Holding Pattern By Jenny Xie (June)

Holding Pattern

In Jenny Xie’s Holding Pattern, Kathleen Cheng has moved back home to Oakland, reeling from a devastating breakup and having dropped out of a graduate program. There she finds her Chinese immigrant mother somehow newly engaged to a tech entrepreneur. Signing up to be a cuddle therapist at a curious start-up moves Cheng to reconsider the relationships in her life. Driven by Xie’s irresistible voice, this is a warm and funny debut about longing and belonging, the mother- 
daughter bond, and finding intimacy in an increasingly alienated world.—LWM

The Quickening: Creation and Community at the Ends of the Earth by Elizabeth Rush (August)

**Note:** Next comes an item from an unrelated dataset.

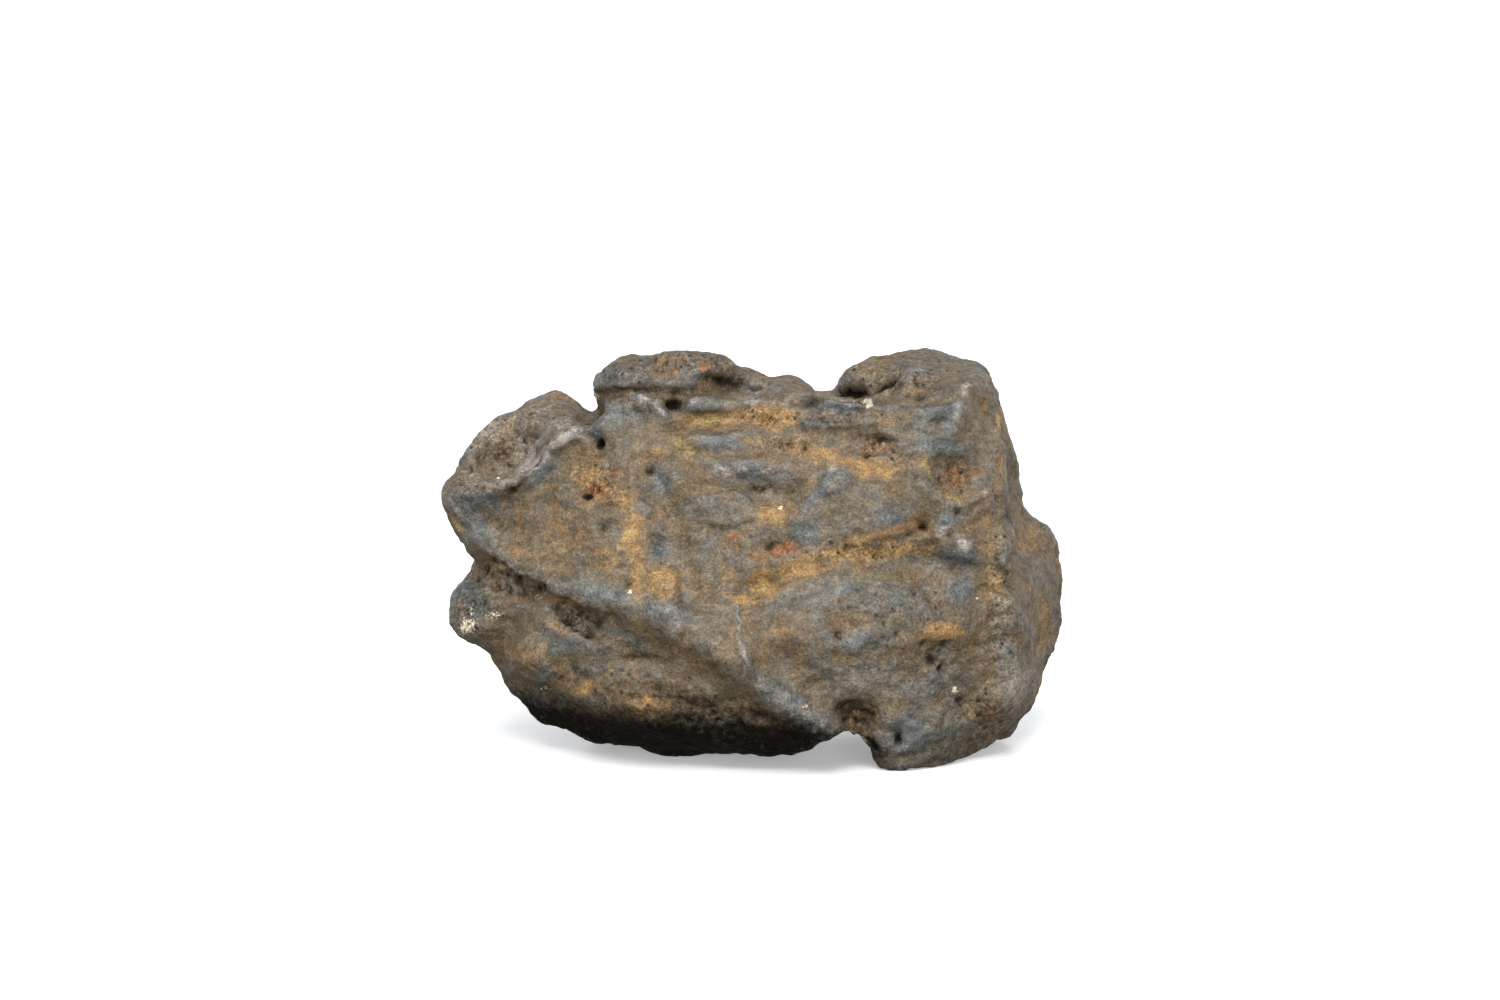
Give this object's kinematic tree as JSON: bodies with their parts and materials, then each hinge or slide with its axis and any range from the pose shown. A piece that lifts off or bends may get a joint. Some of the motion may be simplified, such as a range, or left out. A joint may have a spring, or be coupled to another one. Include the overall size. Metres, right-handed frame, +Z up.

The Quickening: Creation and Community at the Ends of the Earth

Elizabeth Rush’s The Quickening is one part memoir, one part reporting from the edge—think Elizabeth Kolbert’s The Sixth Extinction—a book that feels as though it was written from the brink. In this case the extreme scenario is literal: Rush, a  journalist, joins a crew of scientists aboard a ship headed for a glacier in Antarctica that is, like much of the poles, rapidly disappearing. The book brings the environmental crisis into a personal sphere, asking what it means to have a child in the face of such catastrophic change. Threaded throughout this intimate investigation are the stories of the scientists and crew, each with their own take on the challenges they are facing. Rush writes with clarity and precision, giving a visceral sense of everything from the gear required to traverse an arctic landscape to the interior landscape of a woman facing change both global and immediate. — C.S.